The rest of the week passed quickly. Days were spent lazing on the beach and sipping endless banana mamas, rum and cokes, and white sangrias. Breakfast, sun, shade, sun, shade, lunch, sun, shade, dinner, drinks was the loose daily schedule. Dinner was usually a fancy affair, and we’d shower off the sun and sand and slip into some fancy but comfortable clothes. Wine was endless, champagne made the occasional appearance, and there was abundant and delicious food to choose from. Eric most often opted for lobster, while I went for red snapper and sea bass. We shared bites and had quiet, meandering conversations at the table and over drinks. Bachata and merengue music wafted across the open-air lobby where high ceiling fans whirred above lavishly upholstered sofas, chandeliers drenched in glittery crystal, and an eclectic mix of Europeans, Canadians and Americans, all releasing their stresses and problems, one Ron Barcelo and Coke at a time.

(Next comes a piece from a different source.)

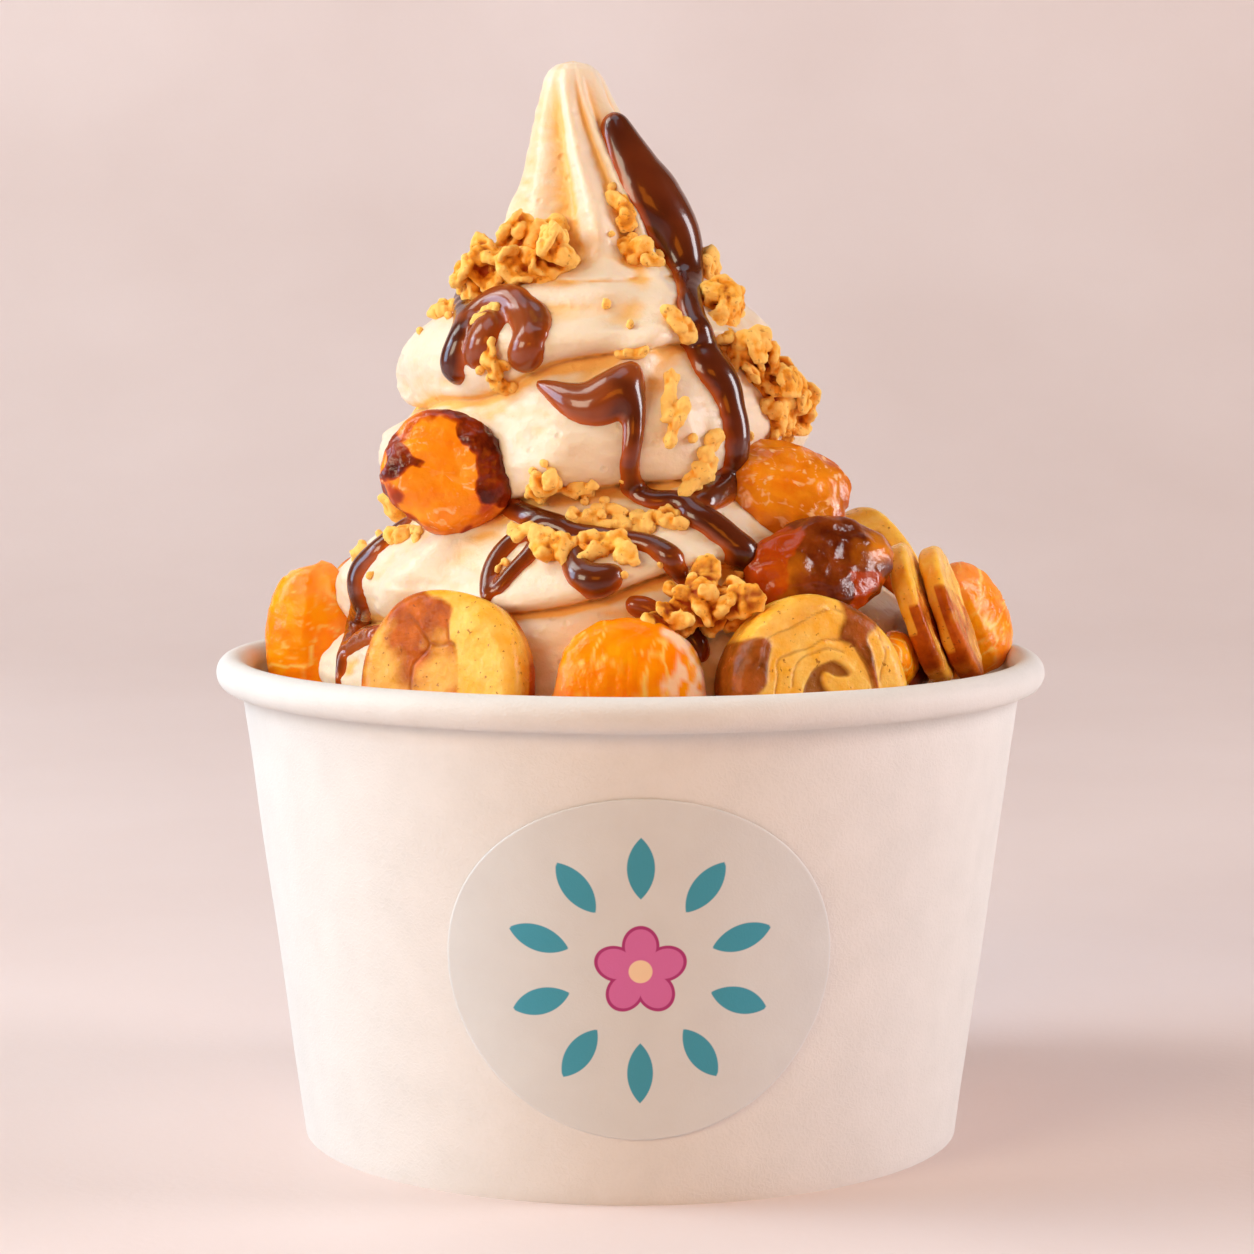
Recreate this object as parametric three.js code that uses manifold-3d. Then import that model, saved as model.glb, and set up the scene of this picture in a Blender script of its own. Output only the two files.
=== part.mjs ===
// A frozen yogurt cup: a paper cup with a rolled rim, filled with a tall swirl of
// soft-serve yogurt, chocolate sauce, granola, mandarin segments and banana slices.
// Millimetres, +Z up. The origin is on the floor, under the middle of the cup.
// An azimuth is in degrees, counted from the front (-Y) towards +X.
import * as THREE from "three";
import { mergeVertices } from "three/addons/utils/BufferGeometryUtils.js";
import Module from "manifold-3d";

const wasm = await Module();
wasm.setup();

// ---------------------------------------------------------------- driving sizes
const CUP_HEIGHT = 68.2;
const RIM_RADIUS = 57.5;
const ROLL_HALF_WIDTH = 2.2;
const ROLL_HALF_HEIGHT = 2.32;
const WALL_TOP_RADIUS = 54;
const WALL_FOOT_RADIUS = 45.5;
const PAPER = 0.6;
const FOOT_FOLD_WIDTH = 1.6;
const FOOT_FOLD_HEIGHT = 5;
const CUP_SIDES = 44;
const GAP = 0.3;

const LABEL_HALF_WIDTH = 25.5;
const LABEL_HALF_HEIGHT = 22.5;
const LABEL_CENTRE = { azimuth: 1.4, height: 32.6 };
const LABEL_THICKNESS = 0.3;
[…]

In the beginning of the week, I felt conflicted and guilty about being at such an exclusive, expensive resort in the face of the six months I spent slumming it and seeing harsh realities. In a way, it felt like a slap in the face to all those street kids and rural farmers. I still feel the conflict and guilt, but a few days into the trip, I finally just had to relax. I was able to let go of the looming thoughts of Asia and its own contradictions and class stratification and enjoy myself in the moment with a person who was bent on making sure I was pampered and enjoying my time. And I’m so glad that I did. It was a wonderful trip, and beside the glowing suntan, I came home with a renewed sense of energy and enthusiasm for my life in Pittsburgh.